Synthesis and Reactivity of an Iron–Tin Complex with Adjacent Stannylidyne and Ferriostannylene Units

Abstract

Heavier transition metal carbyne analogs hold significant potential for cooperative activation of small molecules. However, complexes containing more than one heavier tetrylidyne ligand RE (E = Si, Ge, Sn, Pb) are rare due to the high oligomerization tendency of RE ligands. In this study, we describe the complex [Fe(SnAr’)₂] (1; Ar’ = 2,6-Dipp₂-C₆H₃, Dipp = 2,6-ⁱPr₂–C₆H₃), which features adjacent Fe–Sn single and double bonds.
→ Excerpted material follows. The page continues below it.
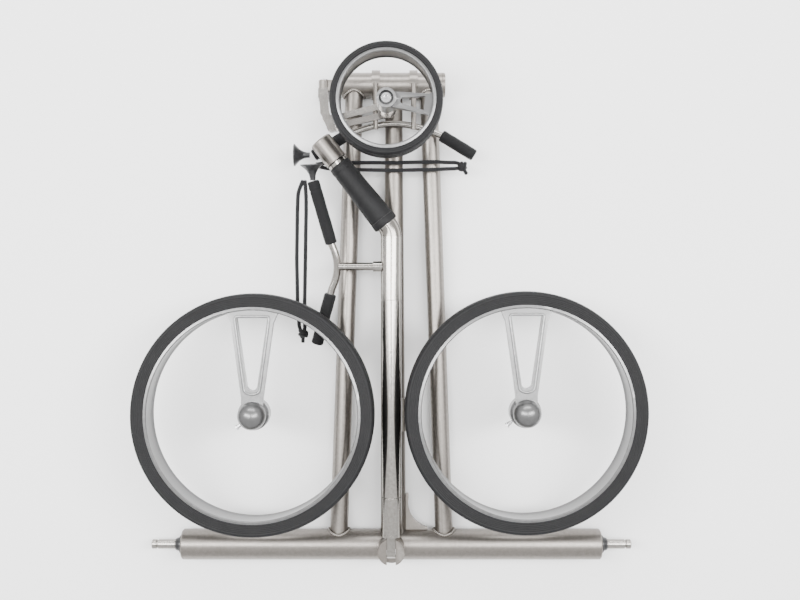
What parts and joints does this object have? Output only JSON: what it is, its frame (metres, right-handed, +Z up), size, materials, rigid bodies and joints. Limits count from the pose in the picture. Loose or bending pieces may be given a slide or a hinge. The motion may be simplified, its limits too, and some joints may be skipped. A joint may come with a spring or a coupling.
{
  "type": "folding golf trolley",
  "caption": "Folded three-wheel golf trolley: tube frame with a hinged mast and dial handle, padded bag rests, front wheel on a swing arm and loose drive wheels.",
  "frame": {"origin": "on the floor under the middle of the cross tube, with the trolley folded and lying flat", "axes": "+Y from the cross tube to the front wheel, +X to the right seen from above, +Z up from the floor"},
  "size_m": [0.6025, 0.6148, 0.108],
  "materials": {
    "satin_titanium": "satin, warm grey, bead blasted",
    "polished_titanium": "bright brushed along the tube",
    "cast_silver": "fine silver paint over a casting",
    "steel": "ground and polished",
    "tyre_rubber": "matt rubber",
    "foam": "closed-cell foam, matt",
    "grip_leather": "dark grey stitched leather",
    "cord": "braided elastic cord",
    "black_plastic": "moulded, matt",
    "motor_case": "dark plated"
  },
  "bodies": {
    "chassis": {"crossbar_tube": "satin_titanium", "left_end_seal": "black_plastic", "right_end_seal": "black_plastic", "left_motor": "motor_case", "right_motor": "motor_case", "motor_screws": "steel", "left_leg": "satin_titanium", "right_leg": "satin_titanium", "centre_tube": "satin_titanium", "centre_gusset": "satin_titanium", "centre_sleeve": "polished_titanium", "top_tube": "satin_titanium", "top_cap": "satin_titanium", "hinge_cheeks": "satin_titanium", "hinge_pin": "steel", "swing_lug": "satin_titanium", "swing_pin": "steel", "cradle_saddles": "satin_titanium", "cradle_frame": "polished_titanium", "left_cradle_foam": "foam", "right_cradle_foam": "foam", "cradle_bungee": "cord", "cradle_toggle": "black_plastic", "cradle_knot": "cord"},
    "mast_base": {"mast_foot": "polished_titanium", "mast_lower_tube": "polished_titanium"},
    "mast_middle": {"mast_mid_tube": "polished_titanium"},
    "mast_top": {"mast_upper_tube": "polished_titanium", "mast_inner_tube": "polished_titanium", "grip_sleeve": "grip_leather", "rest_collar": "polished_titanium"},
    "dial": {"speed_knob": "satin_titanium", "dial_spindle": "steel"},
    "upper_rest": {"rest_arm": "polished_titanium", "upper_foam": "foam", "lower_foam": "foam", "rest_bungee": "cord", "rest_toggle": "black_plastic", "rest_knot": "cord"},
    "left_drive": {"left_shaft": "steel"},
    "right_drive": {"right_shaft": "steel"},
    "front_arm": {"swing_arm": "satin_titanium", "front_axle": "steel"},
    "front_wheel": {"front_bearings": "steel", "front_rim": "cast_silver", "front_tyre": "tyre_rubber"},
    "left_wheel": {"left_tyre": "tyre_rubber", "left_rim": "cast_silver", "left_hub_ball": "cast_silver", "left_hub_sleeve": "steel", "left_pin_spring": "steel"},
    "right_wheel": {"right_tyre": "tyre_rubber", "right_rim": "cast_silver", "right_hub_ball": "cast_silver", "right_hub_sleeve": "steel", "right_pin_spring": "steel"},
    "left_latch": {"left_release_pin": "steel"},
    "right_latch": {"right_release_pin": "steel"}
  },
  "joints": [
    {"name": "mast_fold", "type": "hinge", "parent": "chassis", "child": "mast_base", "pos_m": [0, 0, 0.052], "axis": [1, 0, 0], "range_deg": [0, 115]},
    {"name": "mast_twist", "type": "hinge", "parent": "mast_base", "child": "mast_middle", "pos_m": [0, 0.0655, 0.052], "axis": [0, 1, 0], "range_deg": [0, 90]},
    {"name": "mast_slide", "type": "slide", "parent": "mast_middle", "child": "mast_top", "axis": [0, 1, 0], "range_m": [0, 0.045]},
    {"name": "speed_turn", "type": "hinge", "parent": "mast_top", "child": "dial", "pos_m": [0, 0.383, 0.052], "axis": [-0.6201, 0.7826, 0.0543], "range_deg": [0, 270]},
    {"name": "rest_swivel", "type": "hinge", "parent": "mast_top", "child": "upper_rest", "pos_m": [-0.04, 0.34, 0.052], "axis": [1, 0, 0], "range_deg": [0, 80]},
    {"name": "left_wheel_aside", "type": "hinge", "parent": "chassis", "child": "left_wheel", "pos_m": [-0.348, 0.166, 0.04475], "axis": [0, -1, 0], "range_deg": [0, 180]},
    {"name": "right_wheel_aside", "type": "hinge", "parent": "chassis", "child": "right_wheel", "pos_m": [0.3445, 0.1685, 0.04475], "axis": [0, 1, 0], "range_deg": [0, 180]},
    {"name": "front_arm_swing", "type": "hinge", "parent": "chassis", "child": "front_arm", "pos_m": [-0.0828, 0.557, 0.015], "axis": [0, -1, 0], "range_deg": [0, 270]},
    {"name": "front_wheel_spin", "type": "hinge", "parent": "front_arm", "child": "front_wheel", "pos_m": [-0.0053, 0.53, 0.09], "axis": [0, 0, 1], "continuous": true},
    {"name": "left_shaft_turn", "type": "hinge", "parent": "chassis", "child": "left_drive", "pos_m": [-0.27, 0, 0.0185], "axis": [-1, 0, 0], "continuous": true},
    {"name": "right_shaft_turn", "type": "hinge", "parent": "chassis", "child": "right_drive", "pos_m": [0.27, 0, 0.0185], "axis": [1, 0, 0], "continuous": true},
    {"name": "left_pin_pull", "type": "slide", "parent": "left_wheel", "child": "left_latch", "axis": [-0.788, -0.6157, 0], "range_m": [0, 0.004], "stiffness_N_per_m": 900, "springref_m": -0.002},
    {"name": "right_pin_pull", "type": "slide", "parent": "right_wheel", "child": "right_latch", "axis": [-0.788, -0.6157, 0], "range_m": [0, 0.004], "stiffness_N_per_m": 900, "springref_m": -0.002}
  ],
  "couplings": [
    {"joint": "mast_twist", "follows": "mast_fold", "ratio": 0.78},
    {"joint": "left_wheel_aside", "follows": "mast_fold", "ratio": 1.565}
  ]
}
Complex 1 exhibits versatile reactivity with transition metal and main group compounds. Treatment of complex 1 with Ni(COD)₂ (COD = 1,5-cyclooctadiene) yields the tetranuclear complex [Fe(μ-SnAr’)₂Ni] (2), characterized by an unusual “push–pull” interaction between nickel(0) and the two coordinating Sn atoms, as revealed by quantum chemical studies. The reaction of complex 1 with AlBr₃ results in Al–Br bond cleavage and Ar’ migration to aluminum. CH₃I adds oxidatively to the Sn atom that is singly bonded to Fe, while PMe₃ coordinates to Fe, inducing reversible cleavage of the Fe═Sn double bond. In addition, complex 1 activates inorganic molecules. CO₂ undergoes disproportionation to produce a carbonate-bridged Ar’Sn(μ–OCO₂)SnAr’ ligand, whereas CS₂ is reductively coupled to form an ethylene tetrathiolate ligand ([C₂S₄]^4–). The reaction with white phosphorus (P₄) generates an unusual Ar’P₄Sn₂Ar’ ligand. This multifaceted reactivity illustrates the behavior of the Fe and Sn sites in complex 1, suggesting that complexes of this type are promising reagents for small molecule activation.